Arthur’s anchor watch was one of the best tips I’ve had, and I’ve made use of it ever since. I drop the lead-line from the for’ard deck, and once it’s touched bottom I decide how far I’ll let Laranda move from her position before warning me that she may be dragging. Let’s say I opt for 20 feet. So, once the lead has touched bottom, I payout another 20 feet of line; then I secure the line – at that length – to a convenient cleat, and pass it behind something – a fork, for example – that will prop my for’ard hatch cover. As soon as the boat moves more than 20 feet the line pulls out the prop, and the hatch slams closed and warns me of what’s going on. How far you’re prepared to let you boat move or swing is entirely up to you, and your decision has to take into account the proximity of other boats in the anchorage. Of course the anchor-watch will also warn you of a shift of wind, but I always prefer to know about that in any case. Arthur’s anchor-watch is simple, easy to use, never lets you down, and doesn’t rely on any electrical wizardry. It’s as handy on a modern yacht as it is on an old-timer, and you can curl up in your bunk, safe in the knowledge that the boat will wake you if she needs you. Use anything of appropriate height for the prop, but don’t forget to secure it to something to save it going overboard.
Some of us can afford to own and maintain large and expensive yachts, and others make considerable sacrifices to own any sort of craft. Most of us have to decide where our priorities lie, and organise our lives accordingly. We live in an affluent society and take our luxuries as a matter of course, but many of the countries we visit are not as affluent as ours – far from it – and even if we’re cruising on a shoe-string, that shoe-string is only relative; the local people in those poorer countries look upon us – with our yachts – as ‘rich men’. Yachtsmen and women – even more than the usual tourists – are made welcome because of the money they bring to those countries; it’s as simple as that. We all make valued and often long-lasting friendships along the way – but that’s not my point.

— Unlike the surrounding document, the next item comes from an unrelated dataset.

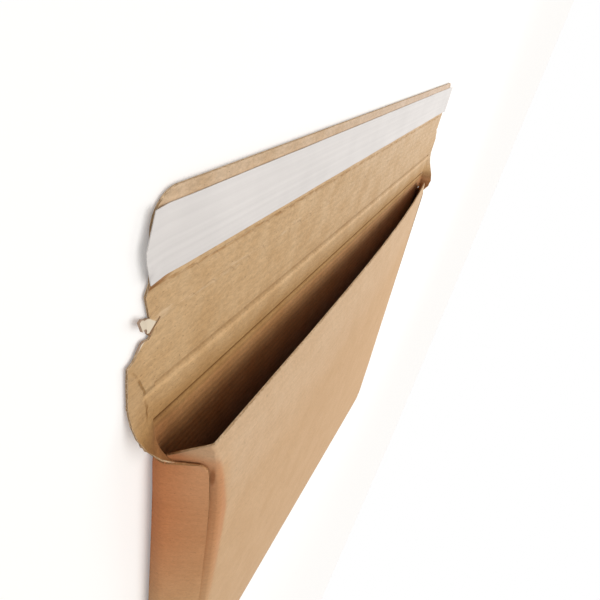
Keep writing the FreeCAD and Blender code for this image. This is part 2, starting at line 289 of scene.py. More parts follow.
def blend(tree, how, amount, first, second):
    """Mix two colours by a blend mode."""
    node = tree.nodes.new("ShaderNodeMix")
    node.data_type = "RGBA"
    node.blend_type = how
    for name, value in (("Factor", amount), ("A", first), ("B", second)):
        feed(tree, value, [i for i in node.inputs if i.name == name and i.enabled][0])
    return [o for o in node.outputs if o.enabled][0]


def tint(tree, colour, where, shade):
    """The colour times a shade, as far as where is 1."""
    return blend(tree, "MULTIPLY", where, colour, shade)


print("node helpers ready: sums, smooth, band, blend, tint")


# %% [markdown]
# ## One shader for each finish
#
# Paper, film and cut edge are all matt and opaque, so one shader with a colour and a height
# serves each. The height could be modelled. But fibres and flutes stand only hundredths of
# a millimetre high, and a Bump node that tilts the light looks the same at that size.

# %% Start and finish a material
def new_material(name, roughness, specular):
    """A material and its tree, with the plain values on the shader itself."""
    material = bpy.data.materials.new(name)
    material.use_nodes = True
    shader = material.node_tree.nodes["Principled BSDF"]
    shader.inputs["Roughness"].default_value = roughness
    shader.inputs["Specular IOR Level"].default_value = specular
    return material, material.node_tree, shader


def finish_material(tree, shader, colour, height):
    """Wire colour and height (in metres) into the shader."""
    bump = add(tree, "ShaderNodeBump", Strength=1.0, Distance=1.0)
    feed(tree, height, bump.inputs["Height"])
    feed(tree, colour, shader.inputs["Base Color"])
    feed(tree, bump, shader.inputs["Normal"])


print("material helpers ready: new_material, finish_material")


# %% [markdown]
# ## Places on the board
#
# The creases and tear rows are where the CAD model has them. They could be found on the
# mesh, but named distances from the flap's free edge are plainer. Naming them once keeps
# the paper, the soft arch of the spine band and the liner's ripples in step with the
# solids. Crease A parts the flap from the spine band, and crease B is the pocket's mouth.

# %% Places
liner_low, liner_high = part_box("release_liner")
CLOSED_END, FLAP_EDGE = (corner[1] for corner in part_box("board"))
FLAP_LENGTH = 58.0 * MM
SPINE_WIDTH = 15.0 * MM
CREASE_A = FLAP_EDGE - FLAP_LENGTH
CREASE_B = CREASE_A - SPINE_WIDTH
TEAR_LOW = CREASE_A + 23.5 * MM
TEAR_HIGH = CREASE_A + 33.3 * MM
SIDE = 176.5 * MM
BOARD_THICK = 1.5 * MM
print("creases at", round(CREASE_B, 4), "and", round(CREASE_A, 4), "m; liner from",
      round(liner_low[1], 4), "to", round(liner_high[1], 4))


# %% [markdown]
# ## Kraft paper
#
# The board's faces are kraft liner: unbleached fibre, matt, with darker and paler flecks
# and soft clouds where the fibre lies denser. Under it the flutes press through as fine
# parallel lines, the washboard. A picture of paper would repeat and needs unwrapping, so
# the layers are built from noise: clouds, then fibres, flecks and pale hairs.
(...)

Occasionally one hears complaints of an incident resulting from blatant resentment of the fact that you have ‘all that money’ – but not often, and then there may be good reason for it. Some yacht owners ask for trouble – and get it; prejudice, bigotry, and ‘class-consciousness’ – hand-in-hand with nauseating condescension – still emanate from certain echelons of the yachting fraternity, and serve to give us all a bad name… and then there are the unfortunate cases of dishonesty on the part of yacht owners themselves. They make matters even worse.

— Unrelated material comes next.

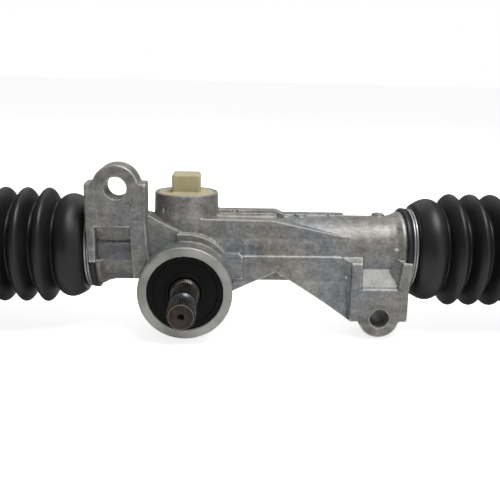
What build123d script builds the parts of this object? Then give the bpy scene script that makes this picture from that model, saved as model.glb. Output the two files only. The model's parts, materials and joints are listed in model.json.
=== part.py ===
"""Manual rack-and-pinion steering gear with boots, inner ball joints and tie rods.

Frame: millimetres, +X to the right along the rack, +Y away from the input shaft, +Z up.
The origin is the mouth of the upper mounting lug's hole, on the lugs' front face.
Sketches are placed from the crossing of the rack axis and the guide tower's axis, so
that most numbers below are measured from there: x along the rack, y back, z up.
"""

from build123d import *
import os
from math import acos, cos, pi, radians, sin, sqrt, tan

os.makedirs("parts", exist_ok=True)

# ------------------------------------------------------------------ where the axes lie
PINION_X = 31.5          # pinion and guide tower, to the right of the upper lug hole
RACK_Y = 21.0            # rack axis, behind the lugs' front face
RACK_DROP = 31.2         # rack axis, below the upper lug hole
CENTRE_DISTANCE = 15.5   # pinion axis, below the rack axis
TOWER_SHIFT = -0.5       # guide tower's axis, beside the pinion's
RUNNING_GAP = 0.05       # radial clearance of a running fit
SOFT_GAP = 0.3           # rubber to metal
FACE_GAP = 0.1           # end float between parts that turn against each other

# ------------------------------------------------------------------ gear pair
TEETH = 8
MODULE = 1.75
PRESSURE_ANGLE = 25.0
PINION_ADDENDUM = 1.5
RACK_ADDENDUM = 1.1
ROOT_CLEARANCE = 0.3
BACKLASH = 0.12          # taken off each tooth's thickness
RACK_SPACES = 25
TIP_OVERCUT = 0.2        # how far the space cutters reach past the tooth tips

# ------------------------------------------------------------------ housing
HOUSING_LEFT = -43.0     # outer faces of the two end rims
HOUSING_RIGHT = 105.0
RACK_RADIUS = 12.0
BORE_CLEARANCE = 0.45    # round the rack, away from its bush
TUBE_WALL = 4.2
RIM_HEIGHT = 2.2
RIM_WIDTH = 2.3
RIM_GROOVE_WIDTH = 0.5    # fine turned groove behind the rim
RIM_GROOVE_DEPTH = 0.4
RIM_FLARE = 6.0          # the rim runs out into the tube over this length
RIM_FLARE_KNEE = (0.4, 0.38)  # shares of its length and height where it is steepest
SPIGOT_WALL = 3.6        # the boots' cuffs fit over the spigots
SPIGOT_LENGTH = 14.0
PINION_BODY_RADIUS = 21.8
PINION_FACE_Y = -28.7
PINION_BODY_BACK_Y = 13.0
REAR_BOSS_RADIUS = 15.0
REAR_BOSS_Y = 24.0
TOWER_TOP_Z = 27.15
TOWER_TOP_RADIUS = 15.0
TOWER_FOOT_Z = -4.0
TOWER_FOOT_RADIUS = 16.0
EDGE_ROUND = 1.0         # cast edges

LUG_FRONT_Y = -RACK_Y
UPPER_LUG_THICKNESS = 13.0
LOWER_LUG_THICKNESS = 25.0
UPPER_HOLE_RADIUS = 5.05
LOWER_HOLE_RADIUS = 4.5
LOWER_HOLE_X = 92.0
LOWER_HOLE_DROP = 29.4   # below the rack axis
UPPER_EAR_RADIUS = 10.6
LOWER_EAR_RADIUS = 9.6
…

A few years ago I introduced some people to a yard in Malta; their 65 foot steel yacht had been damaged in collision in Alexandria harbour, and their insurance company was footing the bill. Those repairs – and some extra work – took the best part of a year, and that extra work was to be settled from their own pocket. The owner of the yard was a friend of mine, and because I had introduced the business to him, and on the strength of our friendship, he knocked a good percentage off their bill. Those guys paid with a cheque on the day the left, but they must have stopped payment even before they handed it over. My friend – the owner of the yard – rang me as soon as he had word from his bank, but he didn’t blame me for the incident. And the guys with the big steel yacht? Gone – they’d scarpered: left Maltese waters immediately. Yes, I was embarrassed, and I learnt a timely lesson from the experience.

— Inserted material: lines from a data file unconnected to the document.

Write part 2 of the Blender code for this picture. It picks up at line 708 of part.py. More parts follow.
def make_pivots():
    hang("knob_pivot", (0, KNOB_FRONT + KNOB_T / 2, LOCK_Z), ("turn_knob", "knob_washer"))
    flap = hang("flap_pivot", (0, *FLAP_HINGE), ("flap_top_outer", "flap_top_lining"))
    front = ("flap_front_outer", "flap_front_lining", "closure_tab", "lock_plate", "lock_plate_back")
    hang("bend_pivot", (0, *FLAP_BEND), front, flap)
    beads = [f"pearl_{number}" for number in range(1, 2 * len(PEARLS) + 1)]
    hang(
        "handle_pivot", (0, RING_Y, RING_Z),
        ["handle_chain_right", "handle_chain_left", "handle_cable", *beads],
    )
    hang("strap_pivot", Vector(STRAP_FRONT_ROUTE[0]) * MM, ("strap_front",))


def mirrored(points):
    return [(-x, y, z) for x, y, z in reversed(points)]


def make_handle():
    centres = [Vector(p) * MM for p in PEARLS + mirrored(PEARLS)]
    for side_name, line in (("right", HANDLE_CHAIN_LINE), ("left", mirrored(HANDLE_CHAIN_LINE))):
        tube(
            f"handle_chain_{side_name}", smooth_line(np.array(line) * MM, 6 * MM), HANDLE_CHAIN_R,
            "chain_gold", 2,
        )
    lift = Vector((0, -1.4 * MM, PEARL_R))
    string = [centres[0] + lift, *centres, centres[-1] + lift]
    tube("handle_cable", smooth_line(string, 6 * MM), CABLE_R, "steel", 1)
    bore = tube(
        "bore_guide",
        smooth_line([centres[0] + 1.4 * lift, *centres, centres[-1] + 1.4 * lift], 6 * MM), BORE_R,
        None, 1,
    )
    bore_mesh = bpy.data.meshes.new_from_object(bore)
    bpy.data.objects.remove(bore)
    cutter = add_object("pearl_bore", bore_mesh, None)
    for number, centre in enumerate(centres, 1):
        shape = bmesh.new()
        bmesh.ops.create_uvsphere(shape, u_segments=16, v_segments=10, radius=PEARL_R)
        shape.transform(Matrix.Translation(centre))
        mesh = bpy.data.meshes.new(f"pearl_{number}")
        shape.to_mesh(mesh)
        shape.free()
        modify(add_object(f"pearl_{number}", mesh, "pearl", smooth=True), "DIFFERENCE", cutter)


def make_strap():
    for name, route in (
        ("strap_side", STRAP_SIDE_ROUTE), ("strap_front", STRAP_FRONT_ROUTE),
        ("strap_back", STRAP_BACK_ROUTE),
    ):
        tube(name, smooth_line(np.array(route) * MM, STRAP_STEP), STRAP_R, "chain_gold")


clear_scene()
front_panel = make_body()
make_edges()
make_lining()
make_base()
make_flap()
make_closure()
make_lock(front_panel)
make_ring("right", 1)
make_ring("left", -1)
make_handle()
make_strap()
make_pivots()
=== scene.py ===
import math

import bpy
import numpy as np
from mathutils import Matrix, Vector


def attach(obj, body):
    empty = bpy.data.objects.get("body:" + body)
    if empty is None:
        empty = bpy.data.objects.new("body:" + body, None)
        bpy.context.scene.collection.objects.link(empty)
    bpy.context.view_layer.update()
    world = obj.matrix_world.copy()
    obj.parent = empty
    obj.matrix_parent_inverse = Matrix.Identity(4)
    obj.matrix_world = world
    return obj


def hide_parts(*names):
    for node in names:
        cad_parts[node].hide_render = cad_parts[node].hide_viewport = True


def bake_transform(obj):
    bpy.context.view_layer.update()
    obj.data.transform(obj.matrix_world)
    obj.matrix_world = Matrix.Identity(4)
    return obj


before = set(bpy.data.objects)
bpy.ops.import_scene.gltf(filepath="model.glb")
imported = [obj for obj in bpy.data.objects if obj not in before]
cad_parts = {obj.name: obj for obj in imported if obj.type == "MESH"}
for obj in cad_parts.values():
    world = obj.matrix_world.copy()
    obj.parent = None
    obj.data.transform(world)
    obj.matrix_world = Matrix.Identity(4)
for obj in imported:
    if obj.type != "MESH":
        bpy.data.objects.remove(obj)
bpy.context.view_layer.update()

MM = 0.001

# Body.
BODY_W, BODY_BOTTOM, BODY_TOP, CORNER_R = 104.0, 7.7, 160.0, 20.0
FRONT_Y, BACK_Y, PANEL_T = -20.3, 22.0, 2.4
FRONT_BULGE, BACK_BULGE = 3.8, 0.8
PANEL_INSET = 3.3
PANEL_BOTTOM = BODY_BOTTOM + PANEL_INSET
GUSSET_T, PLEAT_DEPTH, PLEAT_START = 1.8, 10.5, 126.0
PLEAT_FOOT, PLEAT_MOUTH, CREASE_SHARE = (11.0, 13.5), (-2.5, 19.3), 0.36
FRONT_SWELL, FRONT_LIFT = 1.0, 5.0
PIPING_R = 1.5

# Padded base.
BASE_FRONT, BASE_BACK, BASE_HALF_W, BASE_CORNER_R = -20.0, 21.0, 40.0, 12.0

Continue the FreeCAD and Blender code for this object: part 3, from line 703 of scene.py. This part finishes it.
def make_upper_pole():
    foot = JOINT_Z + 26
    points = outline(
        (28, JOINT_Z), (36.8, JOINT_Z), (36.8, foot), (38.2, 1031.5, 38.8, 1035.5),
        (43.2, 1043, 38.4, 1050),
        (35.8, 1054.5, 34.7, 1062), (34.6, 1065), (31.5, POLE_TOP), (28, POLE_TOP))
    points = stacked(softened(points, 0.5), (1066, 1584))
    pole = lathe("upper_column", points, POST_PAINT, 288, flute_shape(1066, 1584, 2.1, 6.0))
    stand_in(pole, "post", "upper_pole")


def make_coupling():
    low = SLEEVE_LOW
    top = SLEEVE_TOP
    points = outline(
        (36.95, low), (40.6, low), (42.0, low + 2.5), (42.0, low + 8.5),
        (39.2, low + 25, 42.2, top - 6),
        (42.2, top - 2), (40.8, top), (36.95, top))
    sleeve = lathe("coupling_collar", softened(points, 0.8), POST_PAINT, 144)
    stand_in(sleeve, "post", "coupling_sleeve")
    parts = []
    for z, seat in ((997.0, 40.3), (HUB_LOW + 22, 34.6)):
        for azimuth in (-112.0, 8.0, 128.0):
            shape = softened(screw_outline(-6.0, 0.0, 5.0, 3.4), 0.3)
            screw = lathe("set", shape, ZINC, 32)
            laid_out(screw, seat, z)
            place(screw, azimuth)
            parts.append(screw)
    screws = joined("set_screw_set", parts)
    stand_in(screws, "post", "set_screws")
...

Sitting writing about that reminded me of something I’d read – years ago – in William Howell’s book White Cliffs to Coral Reefs – and I’ve just found it…
Chapter Eight – Looking back on the voyage.
“….Let us face the facts. Sailing is an expensive business. Wanderer II was only twenty feet on the waterline and she cost almost £1,000. She was really too small for the job, and by small I mean uncomfortable. Extra gear and sails cost me £250. Expenses for two years were a further £500. In short, a cruise like Wanderer Iis will cost you £2000. If you haven’t that sort of money, don’t go.
“One of the bad things that that I have to say about my voyage in Wanderer II is the suspicion with which I was treated in places as far apart as Barbados and Vancouver. I found yachtsmen in small ocean-cruisers are sometimes regarded as ‘spongers’. Too many people are sailing into ports these days – with no money whatsoever – and expecting that they will be given something for nothing. In fact, there are boat yards along the eastern seaboard of the United States where, if you are flying the Red Ensign, you will be asked to show the colour of your money before any facilities are available. So be fair to yourself, your fellow yachtsmen, and your hosts in the countries which you expect to visit: don’t go ocean-cruising unless your finances can stand the strain….” Wm Howell.
I’ll risk being accused of getting on my soap box and teaching how to suck eggs, because I still think it’s worth quoting the old clichés: “It’s how you treat other people that will influence how they’ll treat you”. Come to think of it, there’s a book that puts it rather better: “Do unto others as you would have them do unto you.” And just as important – ‘ it ain’t wot you say, but the way wot you say it’. (I wish I had the knack of getting it right more often than I do.)
Laranda makes many friends. If we’re anchored off, people row out from the shore and pop over from nearby boats to look around; if we’re at a quay we find that landlubbers are just as interested as fisherman and yachtsmen; – they want to chat and ask about her history. Mediterranean sailors always take in interest in her design and construction – she’s what they think a yacht should be – and I could have sold her a dozen times during her last cruise in the Eastern Mediterranean. Of course I’m proud of her, and tickled pink when someone admires her, but I’m more pleased for her than I am for myself.
Short of some unforeseen disaster, she’ll be around when I’m dead and gone. Hillyard should be more proud still, for it is he who knew what she would be about, and it was he who breathed life into her timbers and gave her style and character.
David Hillyard knew what he was about.